Work required:
Word for word, restate every line of the listing that follows.

--- START OF Data excerpt ---

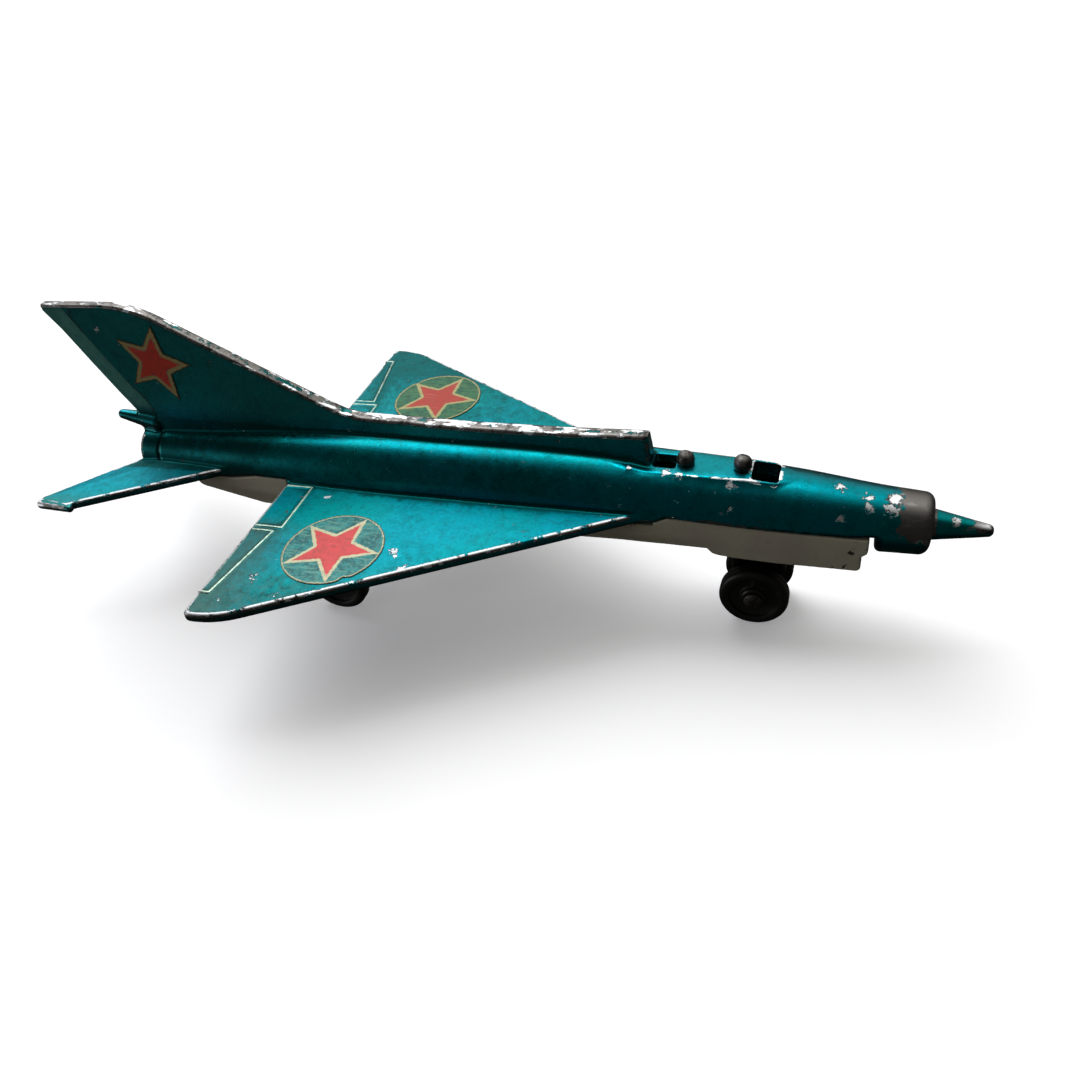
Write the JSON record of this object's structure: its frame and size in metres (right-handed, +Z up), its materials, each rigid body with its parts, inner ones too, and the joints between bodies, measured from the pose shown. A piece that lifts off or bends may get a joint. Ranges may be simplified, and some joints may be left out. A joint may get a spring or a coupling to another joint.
{
  "type": "toy airplane",
  "caption": "Pocket die-cast jet with delta wings, tall fin, nose cone and free-rolling wheels on a nose leg and two main legs; open cockpit slots.",
  "frame": {"origin": "on the ground under the middle of the toy's bounding box", "axes": "+X to the nose, +Y to the left wing tip, +Z up"},
  "size_m": [0.0964, 0.0488, 0.0318],
  "materials": {
    "teal_paint": "metallic teal lacquer, worn to bare zinc at the edges",
    "white_paint": "off-white enamel, chipped",
    "steel": "dull",
    "black_plastic": "moulded, satin",
    "wing_paper": "printed label, varnished",
    "fin_paper": "printed label, varnished"
  },
  "bodies": {
    "airframe": {"upper_body": "teal_paint", "lower_body": "white_paint", "front_rivet": "steel", "rear_rivet": "steel", "nose_leg": "black_plastic", "nose_axle": "steel", "main_leg_left": "black_plastic", "main_leg_right": "black_plastic", "main_axle": "steel", "wing_label_left": "wing_paper", "wing_label_right": "wing_paper", "fin_label_left": "fin_paper", "fin_label_right": "fin_paper"},
    "nose_wheel_left": {"nose_wheel_left": "black_plastic"},
    "nose_wheel_right": {"nose_wheel_right": "black_plastic"},
    "main_wheel_left": {"main_wheel_left": "black_plastic"},
    "main_wheel_right": {"main_wheel_right": "black_plastic"}
  },
  "joints": [
    {"name": "nose_wheel_left_spin", "type": "hinge", "parent": "airframe", "child": "nose_wheel_left", "pos_m": [0.02775, 0.0023, 0.0034], "axis": [0, 1, 0], "continuous": true},
    {"name": "nose_wheel_right_spin", "type": "hinge", "parent": "airframe", "child": "nose_wheel_right", "pos_m": [0.02775, -0.0023, 0.0034], "axis": [0, 1, 0], "continuous": true},
    {"name": "main_wheel_left_spin", "type": "hinge", "parent": "airframe", "child": "main_wheel_left", "pos_m": [-0.0161, 0.0077, 0.0034], "axis": [0, 1, 0], "continuous": true},
    {"name": "main_wheel_right_spin", "type": "hinge", "parent": "airframe", "child": "main_wheel_right", "pos_m": [-0.0161, -0.0077, 0.0034], "axis": [0, 1, 0], "continuous": true}
  ]
}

--- END OF Data excerpt ---

Full solution:
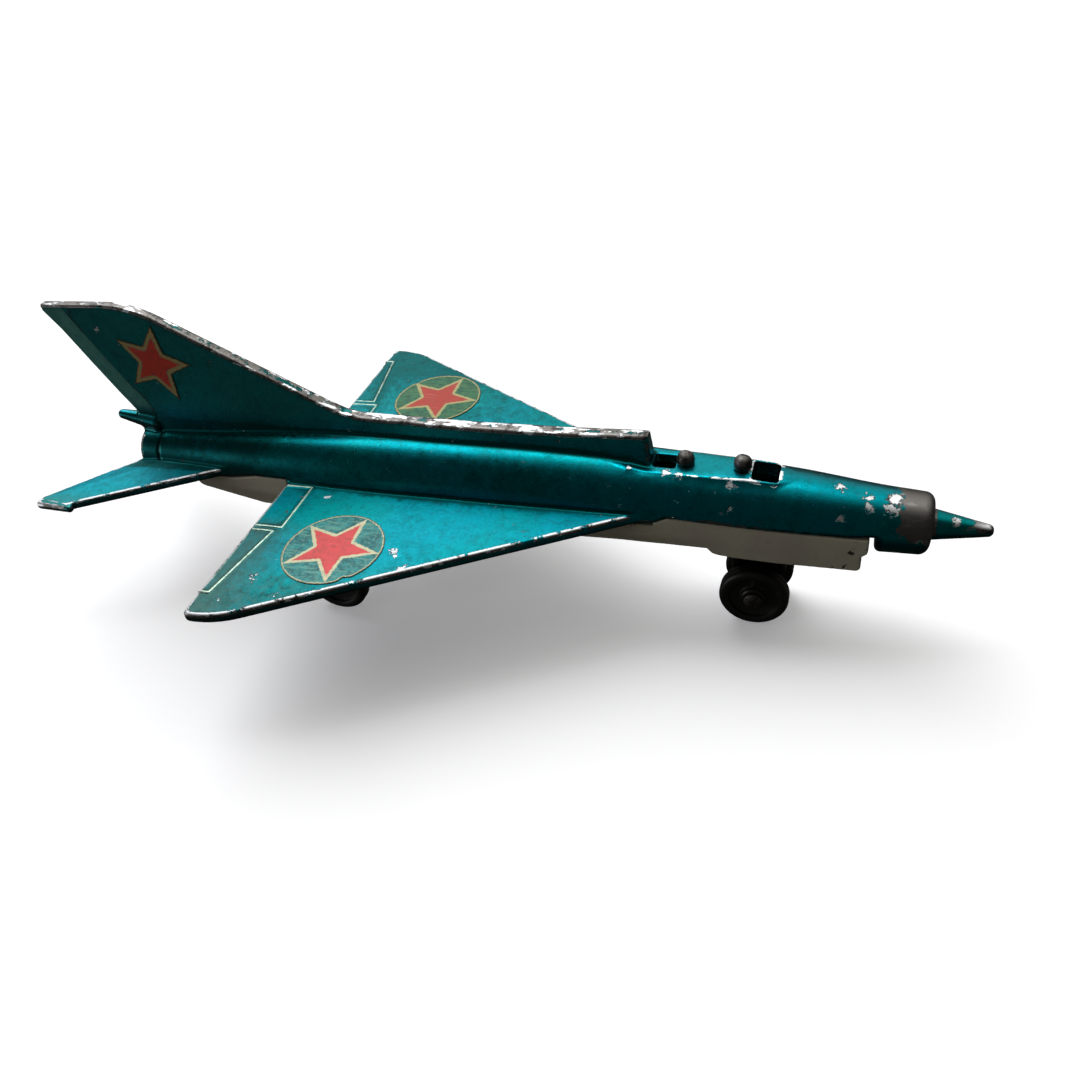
Write the JSON record of this object's structure: its frame and size in metres (right-handed, +Z up), its materials, each rigid body with its parts, inner ones too, and the joints between bodies, measured from the pose shown. A piece that lifts off or bends may get a joint. Ranges may be simplified, and some joints may be left out. A joint may get a spring or a coupling to another joint.
{
  "type": "toy airplane",
  "caption": "Pocket die-cast jet with delta wings, tall fin, nose cone and free-rolling wheels on a nose leg and two main legs; open cockpit slots.",
  "frame": {"origin": "on the ground under the middle of the toy's bounding box", "axes": "+X to the nose, +Y to the left wing tip, +Z up"},
  "size_m": [0.0964, 0.0488, 0.0318],
  "materials": {
    "teal_paint": "metallic teal lacquer, worn to bare zinc at the edges",
    "white_paint": "off-white enamel, chipped",
    "steel": "dull",
    "black_plastic": "moulded, satin",
    "wing_paper": "printed label, varnished",
    "fin_paper": "printed label, varnished"
  },
  "bodies": {
    "airframe": {"upper_body": "teal_paint", "lower_body": "white_paint", "front_rivet": "steel", "rear_rivet": "steel", "nose_leg": "black_plastic", "nose_axle": "steel", "main_leg_left": "black_plastic", "main_leg_right": "black_plastic", "main_axle": "steel", "wing_label_left": "wing_paper", "wing_label_right": "wing_paper", "fin_label_left": "fin_paper", "fin_label_right": "fin_paper"},
    "nose_wheel_left": {"nose_wheel_left": "black_plastic"},
    "nose_wheel_right": {"nose_wheel_right": "black_plastic"},
    "main_wheel_left": {"main_wheel_left": "black_plastic"},
    "main_wheel_right": {"main_wheel_right": "black_plastic"}
  },
  "joints": [
    {"name": "nose_wheel_left_spin", "type": "hinge", "parent": "airframe", "child": "nose_wheel_left", "pos_m": [0.02775, 0.0023, 0.0034], "axis": [0, 1, 0], "continuous": true},
    {"name": "nose_wheel_right_spin", "type": "hinge", "parent": "airframe", "child": "nose_wheel_right", "pos_m": [0.02775, -0.0023, 0.0034], "axis": [0, 1, 0], "continuous": true},
    {"name": "main_wheel_left_spin", "type": "hinge", "parent": "airframe", "child": "main_wheel_left", "pos_m": [-0.0161, 0.0077, 0.0034], "axis": [0, 1, 0], "continuous": true},
    {"name": "main_wheel_right_spin", "type": "hinge", "parent": "airframe", "child": "main_wheel_right", "pos_m": [-0.0161, -0.0077, 0.0034], "axis": [0, 1, 0], "continuous": true}
  ]
}